(WHAT IS ASKED)
Emit the entire listing verbatim.

(PROVIDED MATERIAL)
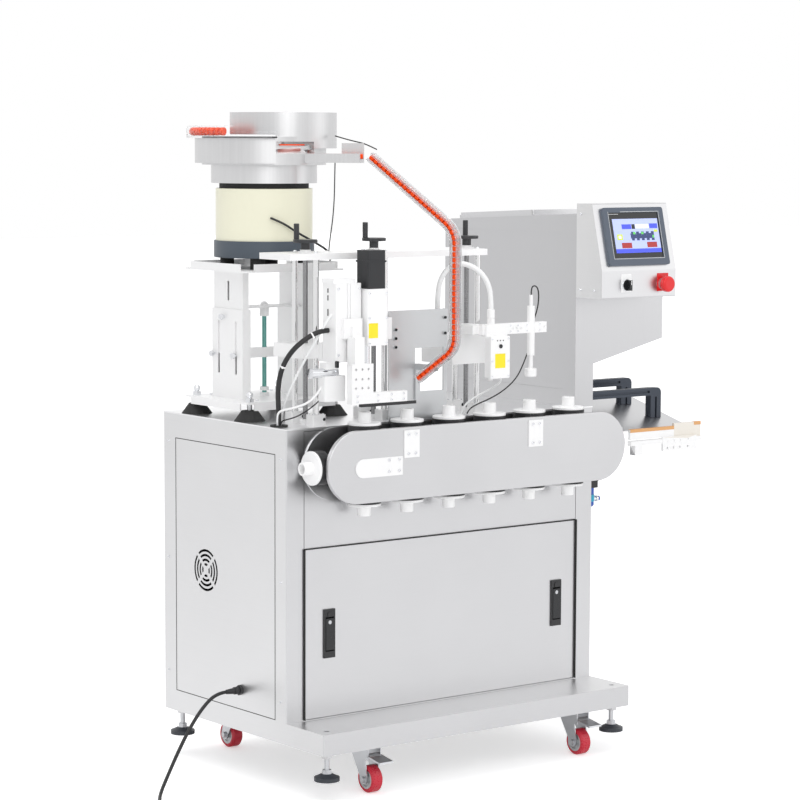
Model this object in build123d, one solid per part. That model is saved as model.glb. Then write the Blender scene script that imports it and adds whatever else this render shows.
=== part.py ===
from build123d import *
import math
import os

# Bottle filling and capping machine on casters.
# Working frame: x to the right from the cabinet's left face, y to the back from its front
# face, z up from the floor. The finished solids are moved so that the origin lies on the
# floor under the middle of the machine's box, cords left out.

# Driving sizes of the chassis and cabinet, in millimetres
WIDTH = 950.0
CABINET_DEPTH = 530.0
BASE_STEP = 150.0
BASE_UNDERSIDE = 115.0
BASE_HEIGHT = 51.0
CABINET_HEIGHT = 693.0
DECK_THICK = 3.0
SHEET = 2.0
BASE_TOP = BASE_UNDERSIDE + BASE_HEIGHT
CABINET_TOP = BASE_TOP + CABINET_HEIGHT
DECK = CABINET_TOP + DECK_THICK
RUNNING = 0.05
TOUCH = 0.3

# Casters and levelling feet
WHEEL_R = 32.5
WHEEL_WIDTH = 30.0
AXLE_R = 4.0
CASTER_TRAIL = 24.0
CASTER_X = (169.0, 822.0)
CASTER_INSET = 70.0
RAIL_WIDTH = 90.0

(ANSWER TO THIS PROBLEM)
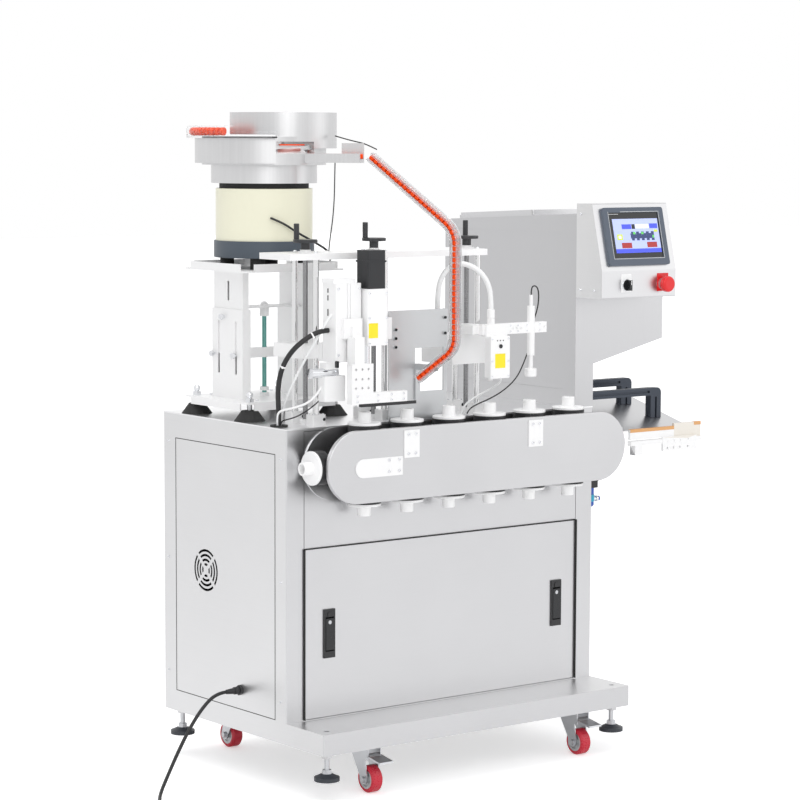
Model this object in build123d, one solid per part. That model is saved as model.glb. Then write the Blender scene script that imports it and adds whatever else this render shows.
=== part.py ===
from build123d import *
import math
import os

# Bottle filling and capping machine on casters.
# Working frame: x to the right from the cabinet's left face, y to the back from its front
# face, z up from the floor. The finished solids are moved so that the origin lies on the
# floor under the middle of the machine's box, cords left out.

# Driving sizes of the chassis and cabinet, in millimetres
WIDTH = 950.0
CABINET_DEPTH = 530.0
BASE_STEP = 150.0
BASE_UNDERSIDE = 115.0
BASE_HEIGHT = 51.0
CABINET_HEIGHT = 693.0
DECK_THICK = 3.0
SHEET = 2.0
BASE_TOP = BASE_UNDERSIDE + BASE_HEIGHT
CABINET_TOP = BASE_TOP + CABINET_HEIGHT
DECK = CABINET_TOP + DECK_THICK
RUNNING = 0.05
TOUCH = 0.3

# Casters and levelling feet
WHEEL_R = 32.5
WHEEL_WIDTH = 30.0
AXLE_R = 4.0
CASTER_TRAIL = 24.0
CASTER_X = (169.0, 822.0)
CASTER_INSET = 70.0
RAIL_WIDTH = 90.0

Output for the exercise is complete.